WHAT YOU HAVE TO DO: Give the number of lines holding the string "Write", and nothing else.

DATA:
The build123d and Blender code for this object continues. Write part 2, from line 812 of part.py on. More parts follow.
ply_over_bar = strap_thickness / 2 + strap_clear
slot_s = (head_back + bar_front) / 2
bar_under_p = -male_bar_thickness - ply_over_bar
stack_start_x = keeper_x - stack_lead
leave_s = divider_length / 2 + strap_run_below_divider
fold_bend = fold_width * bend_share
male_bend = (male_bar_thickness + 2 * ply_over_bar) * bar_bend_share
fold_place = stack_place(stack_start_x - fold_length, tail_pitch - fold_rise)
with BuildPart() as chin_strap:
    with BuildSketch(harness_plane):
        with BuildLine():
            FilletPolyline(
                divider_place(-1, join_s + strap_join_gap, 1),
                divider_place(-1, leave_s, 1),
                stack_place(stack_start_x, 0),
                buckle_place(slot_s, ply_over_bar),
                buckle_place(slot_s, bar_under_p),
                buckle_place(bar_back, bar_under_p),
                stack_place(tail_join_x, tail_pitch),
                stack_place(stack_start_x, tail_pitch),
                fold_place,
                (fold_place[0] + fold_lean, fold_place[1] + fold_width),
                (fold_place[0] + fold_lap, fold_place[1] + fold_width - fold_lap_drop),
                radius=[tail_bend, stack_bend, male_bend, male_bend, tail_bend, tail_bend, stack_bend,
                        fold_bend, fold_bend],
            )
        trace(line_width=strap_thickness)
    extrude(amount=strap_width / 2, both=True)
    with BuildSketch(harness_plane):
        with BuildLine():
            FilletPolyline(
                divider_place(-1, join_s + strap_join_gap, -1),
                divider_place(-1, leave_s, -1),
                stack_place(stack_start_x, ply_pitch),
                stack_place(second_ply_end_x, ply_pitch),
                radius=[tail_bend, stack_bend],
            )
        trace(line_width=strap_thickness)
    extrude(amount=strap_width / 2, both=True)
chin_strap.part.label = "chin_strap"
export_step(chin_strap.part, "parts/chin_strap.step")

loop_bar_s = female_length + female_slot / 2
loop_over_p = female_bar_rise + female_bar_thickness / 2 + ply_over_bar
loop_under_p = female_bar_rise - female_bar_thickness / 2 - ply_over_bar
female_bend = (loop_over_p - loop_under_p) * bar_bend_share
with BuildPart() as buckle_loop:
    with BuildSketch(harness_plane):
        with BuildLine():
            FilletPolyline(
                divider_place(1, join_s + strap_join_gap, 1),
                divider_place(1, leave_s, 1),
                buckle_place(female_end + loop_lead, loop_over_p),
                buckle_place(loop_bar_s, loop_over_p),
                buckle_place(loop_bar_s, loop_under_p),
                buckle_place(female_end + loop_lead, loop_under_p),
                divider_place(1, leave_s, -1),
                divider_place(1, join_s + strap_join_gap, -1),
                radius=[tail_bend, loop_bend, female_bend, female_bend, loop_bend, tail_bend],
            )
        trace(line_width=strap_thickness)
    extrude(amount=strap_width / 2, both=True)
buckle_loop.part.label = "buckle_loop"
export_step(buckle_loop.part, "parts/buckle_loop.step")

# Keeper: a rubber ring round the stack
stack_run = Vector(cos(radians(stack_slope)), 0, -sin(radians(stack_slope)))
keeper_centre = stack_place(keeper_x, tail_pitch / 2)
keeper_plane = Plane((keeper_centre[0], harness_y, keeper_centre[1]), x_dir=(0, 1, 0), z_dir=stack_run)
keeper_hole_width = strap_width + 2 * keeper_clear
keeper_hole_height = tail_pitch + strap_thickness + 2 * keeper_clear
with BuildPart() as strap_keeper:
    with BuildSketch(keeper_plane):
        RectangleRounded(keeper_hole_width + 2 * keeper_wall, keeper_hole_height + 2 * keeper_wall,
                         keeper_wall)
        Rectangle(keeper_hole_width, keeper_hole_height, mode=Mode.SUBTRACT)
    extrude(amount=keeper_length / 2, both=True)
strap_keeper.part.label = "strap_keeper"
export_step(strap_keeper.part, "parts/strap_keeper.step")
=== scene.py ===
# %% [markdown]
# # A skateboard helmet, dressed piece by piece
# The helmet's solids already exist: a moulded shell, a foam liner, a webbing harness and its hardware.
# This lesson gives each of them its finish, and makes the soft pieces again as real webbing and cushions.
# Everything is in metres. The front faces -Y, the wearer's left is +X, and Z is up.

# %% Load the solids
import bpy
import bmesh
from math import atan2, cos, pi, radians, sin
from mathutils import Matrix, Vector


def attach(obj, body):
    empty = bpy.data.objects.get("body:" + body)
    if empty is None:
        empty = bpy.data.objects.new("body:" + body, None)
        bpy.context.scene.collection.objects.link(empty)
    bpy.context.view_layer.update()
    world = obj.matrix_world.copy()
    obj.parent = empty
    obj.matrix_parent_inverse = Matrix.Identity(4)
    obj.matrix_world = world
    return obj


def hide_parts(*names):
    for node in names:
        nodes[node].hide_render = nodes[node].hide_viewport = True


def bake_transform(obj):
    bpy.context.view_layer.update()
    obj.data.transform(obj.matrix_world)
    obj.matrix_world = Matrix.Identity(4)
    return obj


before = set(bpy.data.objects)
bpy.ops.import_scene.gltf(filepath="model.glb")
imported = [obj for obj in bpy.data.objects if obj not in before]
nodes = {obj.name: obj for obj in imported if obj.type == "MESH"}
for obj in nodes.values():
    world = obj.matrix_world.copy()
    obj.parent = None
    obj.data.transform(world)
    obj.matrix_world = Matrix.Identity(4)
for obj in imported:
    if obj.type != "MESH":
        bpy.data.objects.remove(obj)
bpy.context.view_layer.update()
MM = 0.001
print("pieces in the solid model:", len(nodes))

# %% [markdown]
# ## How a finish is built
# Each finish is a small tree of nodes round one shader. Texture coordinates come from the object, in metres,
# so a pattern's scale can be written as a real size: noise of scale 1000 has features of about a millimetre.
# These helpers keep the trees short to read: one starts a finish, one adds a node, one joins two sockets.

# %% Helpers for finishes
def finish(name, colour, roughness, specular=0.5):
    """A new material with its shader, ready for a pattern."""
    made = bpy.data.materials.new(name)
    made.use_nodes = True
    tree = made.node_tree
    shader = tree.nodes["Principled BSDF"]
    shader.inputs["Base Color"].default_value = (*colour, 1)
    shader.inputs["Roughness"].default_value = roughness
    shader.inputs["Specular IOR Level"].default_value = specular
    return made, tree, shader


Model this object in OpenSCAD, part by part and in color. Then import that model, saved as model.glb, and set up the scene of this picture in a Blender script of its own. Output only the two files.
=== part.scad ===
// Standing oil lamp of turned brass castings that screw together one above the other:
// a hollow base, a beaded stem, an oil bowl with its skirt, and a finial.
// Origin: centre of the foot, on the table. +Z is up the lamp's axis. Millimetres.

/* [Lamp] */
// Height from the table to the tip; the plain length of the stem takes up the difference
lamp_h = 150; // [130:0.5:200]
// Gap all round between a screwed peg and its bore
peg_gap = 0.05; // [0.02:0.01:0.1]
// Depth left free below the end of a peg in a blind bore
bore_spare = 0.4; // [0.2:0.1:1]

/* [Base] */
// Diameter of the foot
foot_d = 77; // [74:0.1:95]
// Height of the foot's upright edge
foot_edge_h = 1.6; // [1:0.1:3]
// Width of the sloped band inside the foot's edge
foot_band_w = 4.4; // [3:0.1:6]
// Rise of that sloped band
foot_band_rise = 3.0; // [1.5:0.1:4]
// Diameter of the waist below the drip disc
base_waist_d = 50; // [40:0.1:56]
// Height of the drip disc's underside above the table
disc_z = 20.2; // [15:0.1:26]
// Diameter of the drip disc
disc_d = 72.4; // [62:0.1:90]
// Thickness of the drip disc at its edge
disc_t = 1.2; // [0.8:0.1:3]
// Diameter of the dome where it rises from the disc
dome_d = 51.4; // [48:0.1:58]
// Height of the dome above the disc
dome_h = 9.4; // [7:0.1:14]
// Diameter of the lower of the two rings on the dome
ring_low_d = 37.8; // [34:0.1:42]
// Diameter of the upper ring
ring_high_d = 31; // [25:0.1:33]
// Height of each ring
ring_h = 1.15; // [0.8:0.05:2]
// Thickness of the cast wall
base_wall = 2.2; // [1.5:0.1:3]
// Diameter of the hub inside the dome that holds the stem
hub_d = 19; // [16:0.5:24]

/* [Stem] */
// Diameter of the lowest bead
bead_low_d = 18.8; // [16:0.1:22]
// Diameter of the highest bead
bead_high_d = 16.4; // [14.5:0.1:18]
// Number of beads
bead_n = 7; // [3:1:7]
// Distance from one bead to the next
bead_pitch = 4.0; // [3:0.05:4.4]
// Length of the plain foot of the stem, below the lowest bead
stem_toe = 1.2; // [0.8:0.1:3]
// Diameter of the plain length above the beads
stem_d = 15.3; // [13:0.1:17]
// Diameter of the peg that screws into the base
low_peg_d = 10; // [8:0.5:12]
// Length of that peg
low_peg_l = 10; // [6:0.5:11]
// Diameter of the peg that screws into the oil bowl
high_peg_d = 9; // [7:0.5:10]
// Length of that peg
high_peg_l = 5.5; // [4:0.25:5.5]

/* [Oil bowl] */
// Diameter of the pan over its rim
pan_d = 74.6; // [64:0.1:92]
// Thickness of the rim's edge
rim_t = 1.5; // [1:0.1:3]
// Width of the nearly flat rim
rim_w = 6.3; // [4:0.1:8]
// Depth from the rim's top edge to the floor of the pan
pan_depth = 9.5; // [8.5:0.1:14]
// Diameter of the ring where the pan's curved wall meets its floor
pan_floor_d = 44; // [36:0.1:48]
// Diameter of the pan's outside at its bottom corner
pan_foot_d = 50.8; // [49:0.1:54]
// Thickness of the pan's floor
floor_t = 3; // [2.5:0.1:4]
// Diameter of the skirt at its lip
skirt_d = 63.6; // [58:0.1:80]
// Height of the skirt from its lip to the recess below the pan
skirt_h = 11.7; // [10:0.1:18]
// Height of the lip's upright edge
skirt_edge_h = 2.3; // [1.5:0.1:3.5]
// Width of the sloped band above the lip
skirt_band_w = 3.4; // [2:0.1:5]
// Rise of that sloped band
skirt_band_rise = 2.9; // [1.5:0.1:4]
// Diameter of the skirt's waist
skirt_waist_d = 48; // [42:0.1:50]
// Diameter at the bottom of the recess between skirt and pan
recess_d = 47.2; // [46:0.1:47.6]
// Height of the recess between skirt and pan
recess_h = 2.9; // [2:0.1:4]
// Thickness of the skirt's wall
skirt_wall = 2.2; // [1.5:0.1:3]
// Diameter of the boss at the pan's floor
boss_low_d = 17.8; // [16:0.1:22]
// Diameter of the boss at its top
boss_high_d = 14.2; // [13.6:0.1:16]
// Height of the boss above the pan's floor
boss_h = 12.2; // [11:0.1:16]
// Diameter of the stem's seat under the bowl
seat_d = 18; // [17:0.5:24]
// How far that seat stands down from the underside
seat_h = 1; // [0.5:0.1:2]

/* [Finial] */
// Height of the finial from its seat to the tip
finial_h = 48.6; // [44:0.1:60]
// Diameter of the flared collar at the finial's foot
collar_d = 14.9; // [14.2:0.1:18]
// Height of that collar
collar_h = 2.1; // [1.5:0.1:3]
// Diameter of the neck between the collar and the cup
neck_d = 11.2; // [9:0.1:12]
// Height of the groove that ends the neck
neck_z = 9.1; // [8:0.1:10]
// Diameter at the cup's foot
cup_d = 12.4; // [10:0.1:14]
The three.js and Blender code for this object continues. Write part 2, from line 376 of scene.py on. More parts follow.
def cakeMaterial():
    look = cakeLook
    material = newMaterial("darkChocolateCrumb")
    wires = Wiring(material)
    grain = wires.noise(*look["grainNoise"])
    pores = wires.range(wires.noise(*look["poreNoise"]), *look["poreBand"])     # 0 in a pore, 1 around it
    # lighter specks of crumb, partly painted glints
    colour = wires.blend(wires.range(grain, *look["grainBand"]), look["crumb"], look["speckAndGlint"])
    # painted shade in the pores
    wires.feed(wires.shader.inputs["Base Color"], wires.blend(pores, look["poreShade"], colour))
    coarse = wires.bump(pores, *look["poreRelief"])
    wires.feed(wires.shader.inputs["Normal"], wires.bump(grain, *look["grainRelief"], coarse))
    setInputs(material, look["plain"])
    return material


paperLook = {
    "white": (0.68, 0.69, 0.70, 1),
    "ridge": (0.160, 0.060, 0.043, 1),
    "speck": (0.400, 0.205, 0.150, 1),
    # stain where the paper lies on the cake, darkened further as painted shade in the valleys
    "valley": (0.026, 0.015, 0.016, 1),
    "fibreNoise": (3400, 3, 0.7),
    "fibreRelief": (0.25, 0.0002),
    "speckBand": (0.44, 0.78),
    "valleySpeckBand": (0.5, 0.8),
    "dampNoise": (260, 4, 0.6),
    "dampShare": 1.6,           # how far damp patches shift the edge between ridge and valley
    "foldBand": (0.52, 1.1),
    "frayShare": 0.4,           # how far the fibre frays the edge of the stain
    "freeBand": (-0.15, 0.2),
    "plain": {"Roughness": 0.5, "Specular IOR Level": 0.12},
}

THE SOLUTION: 2